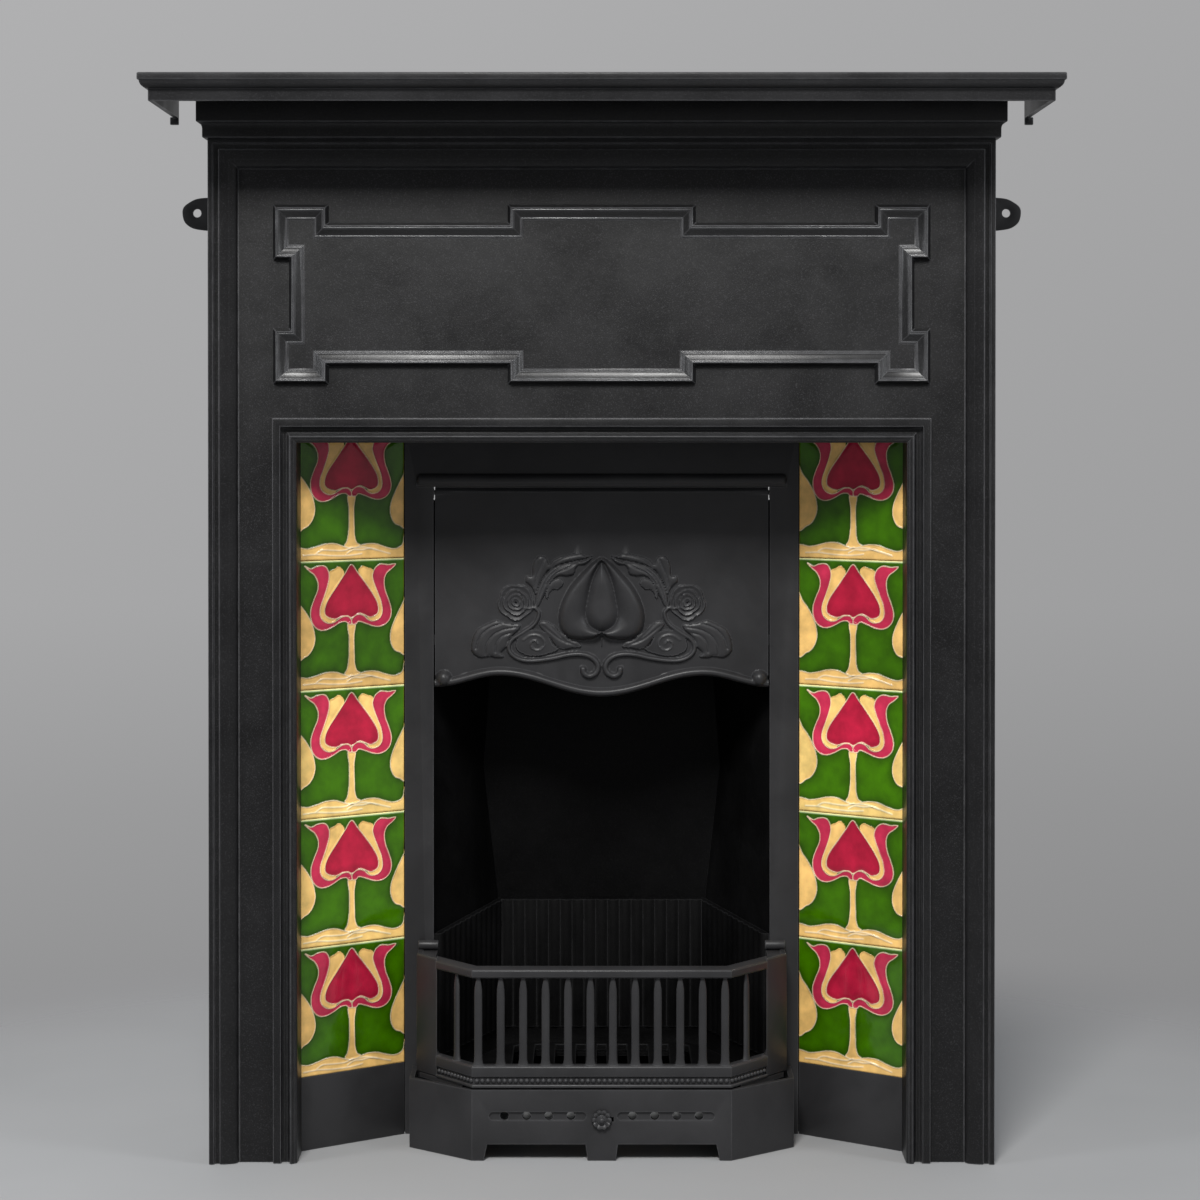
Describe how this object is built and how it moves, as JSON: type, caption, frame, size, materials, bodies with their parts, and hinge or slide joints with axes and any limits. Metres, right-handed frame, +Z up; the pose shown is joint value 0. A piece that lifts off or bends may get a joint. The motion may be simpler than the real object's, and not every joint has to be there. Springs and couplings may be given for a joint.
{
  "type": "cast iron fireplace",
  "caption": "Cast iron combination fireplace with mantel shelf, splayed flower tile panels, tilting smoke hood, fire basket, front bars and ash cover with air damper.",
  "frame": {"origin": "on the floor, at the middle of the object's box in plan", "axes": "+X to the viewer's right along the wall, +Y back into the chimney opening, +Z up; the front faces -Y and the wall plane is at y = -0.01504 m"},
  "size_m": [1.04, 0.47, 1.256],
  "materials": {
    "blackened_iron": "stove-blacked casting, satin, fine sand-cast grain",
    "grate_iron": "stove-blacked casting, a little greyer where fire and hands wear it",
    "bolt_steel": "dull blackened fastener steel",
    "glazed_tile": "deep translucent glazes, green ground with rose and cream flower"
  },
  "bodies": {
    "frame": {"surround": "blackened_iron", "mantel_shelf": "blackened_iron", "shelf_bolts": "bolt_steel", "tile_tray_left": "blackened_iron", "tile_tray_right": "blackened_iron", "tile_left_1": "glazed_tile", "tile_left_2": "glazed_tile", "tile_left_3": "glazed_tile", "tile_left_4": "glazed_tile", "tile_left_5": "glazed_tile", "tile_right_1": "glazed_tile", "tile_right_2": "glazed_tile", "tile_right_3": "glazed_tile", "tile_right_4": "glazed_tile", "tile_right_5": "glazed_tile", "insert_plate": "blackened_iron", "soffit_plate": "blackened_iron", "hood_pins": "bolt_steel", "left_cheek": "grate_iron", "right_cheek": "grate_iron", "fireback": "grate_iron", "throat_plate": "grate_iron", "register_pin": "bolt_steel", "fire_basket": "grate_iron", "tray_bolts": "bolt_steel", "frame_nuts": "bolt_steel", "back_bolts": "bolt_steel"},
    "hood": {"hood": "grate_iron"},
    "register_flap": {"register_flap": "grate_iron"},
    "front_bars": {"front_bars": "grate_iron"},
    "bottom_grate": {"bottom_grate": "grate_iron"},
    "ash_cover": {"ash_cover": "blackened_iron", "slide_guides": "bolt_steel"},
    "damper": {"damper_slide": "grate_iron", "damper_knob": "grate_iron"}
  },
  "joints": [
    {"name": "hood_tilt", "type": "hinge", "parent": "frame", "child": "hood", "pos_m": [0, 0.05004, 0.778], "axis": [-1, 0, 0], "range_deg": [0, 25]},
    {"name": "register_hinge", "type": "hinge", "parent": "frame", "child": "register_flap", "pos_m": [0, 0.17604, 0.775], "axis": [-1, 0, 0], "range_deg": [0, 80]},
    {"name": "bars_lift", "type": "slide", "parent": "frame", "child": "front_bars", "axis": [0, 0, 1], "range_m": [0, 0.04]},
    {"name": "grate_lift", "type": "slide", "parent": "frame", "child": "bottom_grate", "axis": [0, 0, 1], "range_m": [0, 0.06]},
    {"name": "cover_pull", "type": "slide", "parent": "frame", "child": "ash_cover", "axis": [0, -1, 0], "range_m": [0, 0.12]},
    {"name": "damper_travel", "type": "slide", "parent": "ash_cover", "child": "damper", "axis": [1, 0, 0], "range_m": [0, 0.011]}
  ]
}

------------------------

(REQUIREMENTS): Write down the full listing again, exactly.

(SOLUTION TO THIS PROBLEM):
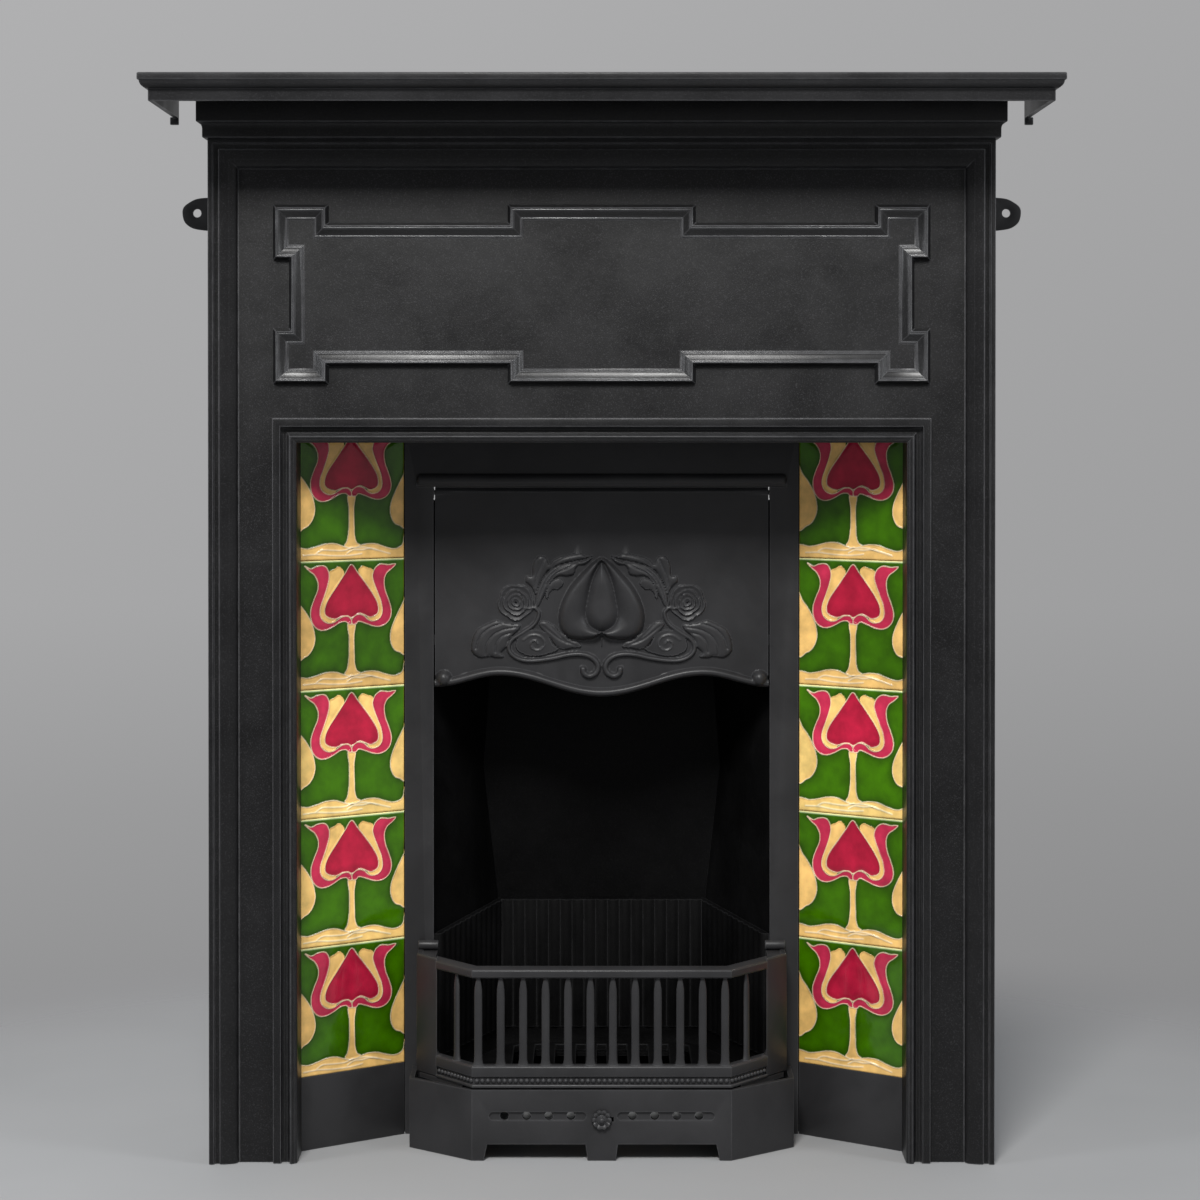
Describe how this object is built and how it moves, as JSON: type, caption, frame, size, materials, bodies with their parts, and hinge or slide joints with axes and any limits. Metres, right-handed frame, +Z up; the pose shown is joint value 0. A piece that lifts off or bends may get a joint. The motion may be simpler than the real object's, and not every joint has to be there. Springs and couplings may be given for a joint.
{
  "type": "cast iron fireplace",
  "caption": "Cast iron combination fireplace with mantel shelf, splayed flower tile panels, tilting smoke hood, fire basket, front bars and ash cover with air damper.",
  "frame": {"origin": "on the floor, at the middle of the object's box in plan", "axes": "+X to the viewer's right along the wall, +Y back into the chimney opening, +Z up; the front faces -Y and the wall plane is at y = -0.01504 m"},
  "size_m": [1.04, 0.47, 1.256],
  "materials": {
    "blackened_iron": "stove-blacked casting, satin, fine sand-cast grain",
    "grate_iron": "stove-blacked casting, a little greyer where fire and hands wear it",
    "bolt_steel": "dull blackened fastener steel",
    "glazed_tile": "deep translucent glazes, green ground with rose and cream flower"
  },
  "bodies": {
    "frame": {"surround": "blackened_iron", "mantel_shelf": "blackened_iron", "shelf_bolts": "bolt_steel", "tile_tray_left": "blackened_iron", "tile_tray_right": "blackened_iron", "tile_left_1": "glazed_tile", "tile_left_2": "glazed_tile", "tile_left_3": "glazed_tile", "tile_left_4": "glazed_tile", "tile_left_5": "glazed_tile", "tile_right_1": "glazed_tile", "tile_right_2": "glazed_tile", "tile_right_3": "glazed_tile", "tile_right_4": "glazed_tile", "tile_right_5": "glazed_tile", "insert_plate": "blackened_iron", "soffit_plate": "blackened_iron", "hood_pins": "bolt_steel", "left_cheek": "grate_iron", "right_cheek": "grate_iron", "fireback": "grate_iron", "throat_plate": "grate_iron", "register_pin": "bolt_steel", "fire_basket": "grate_iron", "tray_bolts": "bolt_steel", "frame_nuts": "bolt_steel", "back_bolts": "bolt_steel"},
    "hood": {"hood": "grate_iron"},
    "register_flap": {"register_flap": "grate_iron"},
    "front_bars": {"front_bars": "grate_iron"},
    "bottom_grate": {"bottom_grate": "grate_iron"},
    "ash_cover": {"ash_cover": "blackened_iron", "slide_guides": "bolt_steel"},
    "damper": {"damper_slide": "grate_iron", "damper_knob": "grate_iron"}
  },
  "joints": [
    {"name": "hood_tilt", "type": "hinge", "parent": "frame", "child": "hood", "pos_m": [0, 0.05004, 0.778], "axis": [-1, 0, 0], "range_deg": [0, 25]},
    {"name": "register_hinge", "type": "hinge", "parent": "frame", "child": "register_flap", "pos_m": [0, 0.17604, 0.775], "axis": [-1, 0, 0], "range_deg": [0, 80]},
    {"name": "bars_lift", "type": "slide", "parent": "frame", "child": "front_bars", "axis": [0, 0, 1], "range_m": [0, 0.04]},
    {"name": "grate_lift", "type": "slide", "parent": "frame", "child": "bottom_grate", "axis": [0, 0, 1], "range_m": [0, 0.06]},
    {"name": "cover_pull", "type": "slide", "parent": "frame", "child": "ash_cover", "axis": [0, -1, 0], "range_m": [0, 0.12]},
    {"name": "damper_travel", "type": "slide", "parent": "ash_cover", "child": "damper", "axis": [1, 0, 0], "range_m": [0, 0.011]}
  ]
}